The great “walled plain” taking up the upper right quarter of this image is Ptolemaeus (158km dia.) with the more recent crater Ammonias (9km) prominent on its northern floor. Most of us lunar observers knew this latter crater as Lyot when we were kids. That name has now been given to a crater on the southeast limb. Above Ptolemaeus is the smaller crater Herschel (43 km) with its slumped walls and complex infilling. Then below is Alphonsus (121km) sporting dark haloed craters on its floor. The crater Davy is the shallow 21km diameter crater near the inset image with Davy A (15km) on it’s southeastern (lower right) wall. Catena Davy can be seen as a string of craterlets some 50km long, just left of center to the northeast of the crater on the floor of the crater Davy Y (70km).
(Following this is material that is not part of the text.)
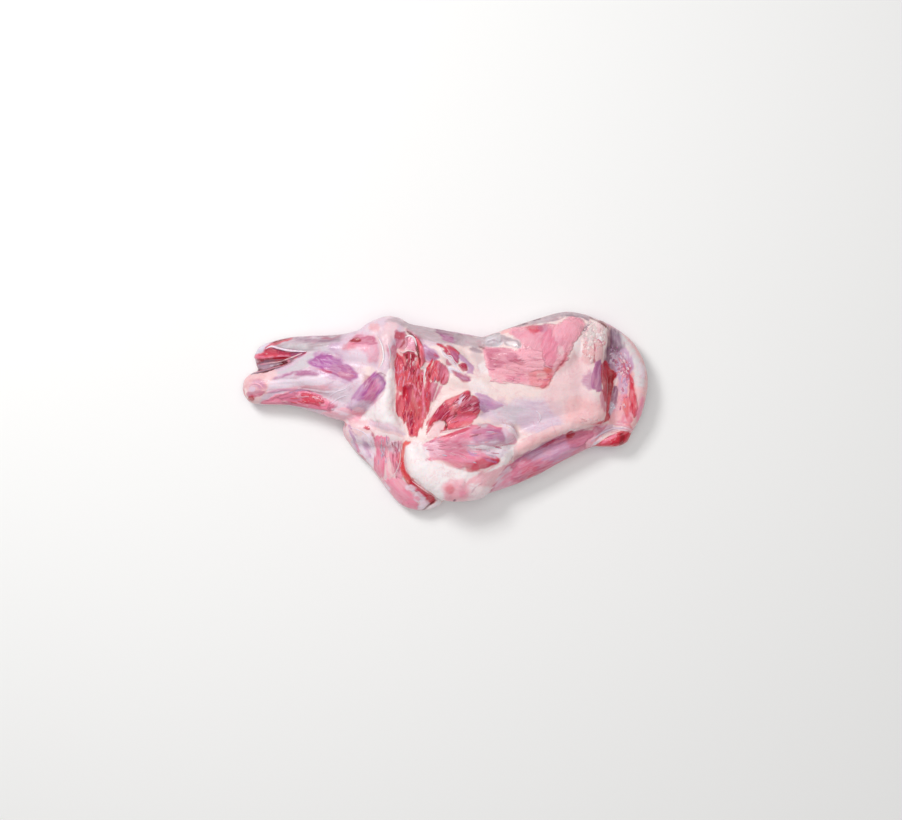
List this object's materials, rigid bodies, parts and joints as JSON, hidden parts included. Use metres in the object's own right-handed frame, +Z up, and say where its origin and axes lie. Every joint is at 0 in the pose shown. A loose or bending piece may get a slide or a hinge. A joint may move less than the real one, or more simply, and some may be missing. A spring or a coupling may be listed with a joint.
{
  "type": "raw lamb shoulder",
  "caption": "Raw lamb shoulder on the bone with its foreshank, lying inner side up, with blade, elbow, breast flap and outer skin.",
  "frame": {"origin": "middle of the base, on the board that the joint of meat lies on", "axes": "+X from the shank end towards the end of the shoulder blade, +Y towards the elbow side, +Z up"},
  "size_m": [0.4192, 0.2056, 0.0681],
  "materials": {
    "raw_lamb": "moist raw meat, satin to glossy"
  },
  "bodies": {
    "root": {"lamb_shoulder": "raw_lamb"}
  },
  "joints": []
}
The inset (spacecraft) image shows some of the craterlets in the chain near the eastern wall of Davy Y that were named in 1974 during mapping of this area. Their sizes are:
Susan 1.0km
Osman 2.0km
Priscilla 1.8km
Alan 2.0km
Delia 2.0km
Harold 2.0km

All of them can be identified in the larger image. This catena is cited as an example of an impact of a tidally disrupted body, similar to the SL9 impact on Jupiter, but because of the much slower rotation of the moon they occurred much closer to each other and make a handy scale for measuring resolution on the Moon!